Abstract

In the 2006 Biennial Chaucer Lecture for the New Chaucer Society, Susan Crane noted the low status afforded nonhuman creatures in literary and cultural studies and made a compelling case for greater scholarly attention to them.1 In her 2009 monograph From Aesop to Reynard, Jill Mann echoes this exhortation, offering a robust and wide-ranging blueprint for what such a study might comprise.2 Despite this call to attention on behalf of literary beasts and birds, and despite the large number of scholarly articles written on Geoffrey Chaucer’s Parliament of Fowls, I know of no full-length article that specifically addresses the fowls in this text. Yet in this poem in particular, Chaucer’s birds illuminate his choices as a poet; they are fascinating both for what he includes and for what he leaves out.
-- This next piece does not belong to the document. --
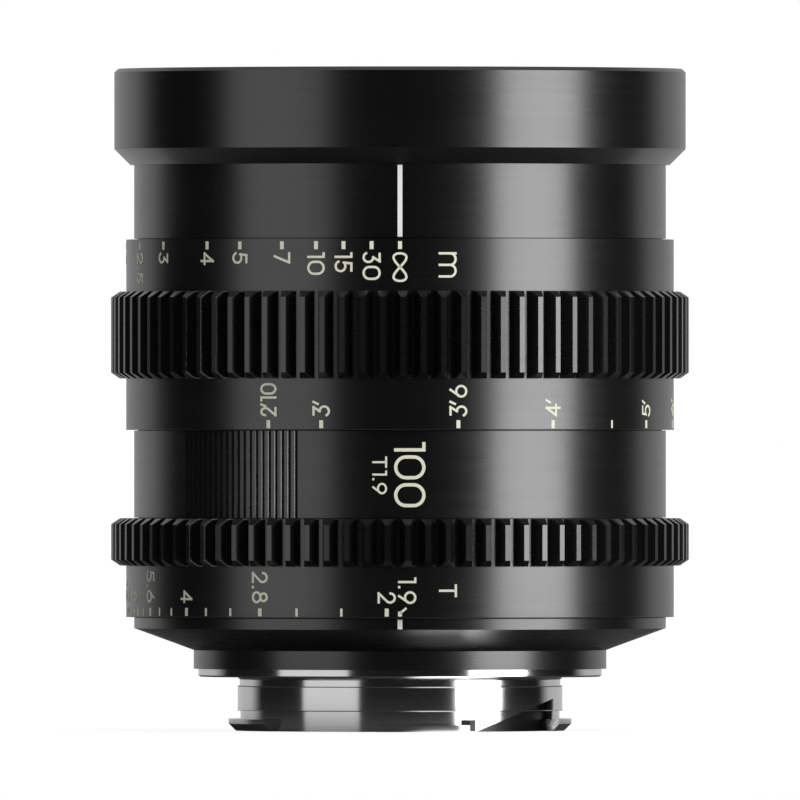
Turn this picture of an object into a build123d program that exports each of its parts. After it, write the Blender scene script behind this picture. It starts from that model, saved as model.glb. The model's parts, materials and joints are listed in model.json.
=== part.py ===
"""A cinema prime lens with toothed focus and aperture rings, a cam-driven optical block and an iris.

The optical axis is +Z and points to the scene. The lens stands on its rear mount at Z = 0,
and the side with the index lines faces -Y. Lengths are in millimetres, angles in degrees.
"""

from build123d import *
from math import asin, atan2, copysign, cos, degrees, hypot, pi, radians, sin, sqrt, tan
import os

# Heights of the outer sections, from the rear face up
lug_height = 1.5
neck_low_height = 1.1
neck_band_height = 3.0
neck_high_height = 1.2
flange_height = 1.0
adapter_height = 2.35
cone_height = 2.75
index_height = 1.35
aperture_height = 12.6
centre_height = 10.95
front_barrel_height = 9.3
front_ring_height = 12.1

# Radii of the outer sections
neck_radius = 20.1
neck_wall = 2.1
neck_band_step = 0.35
neck_high_step = 0.1
lug_reach = 1.5
flange_reach = 5.3
adapter_step = 0.6
barrel_radius = 33.5
scale_step = 1.0
front_step = 1.5
front_ring_wall = 2.5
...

This brief study seeks to address the fowls of the Parliament in three specific contexts: how closely they resemble birds as presented in scientific texts familiar to a fourteenth-century audience, such as those of Isidore of Seville and Bartholomew the Englishman; how they relate to the birds presented in sources and analogues for the poem; and what Chaucer may have invented or observed and recorded, himself, concerning the behaviors and characteristics of birds. Viewed through this approach, Chaucer’s Parliament of Fowls is not merely an amalgamation of the conventional genres found in his sources—dream vision, bird parliament, and demande d’amour—but a work more inclusive in form and function, with birds at the center of his innovations.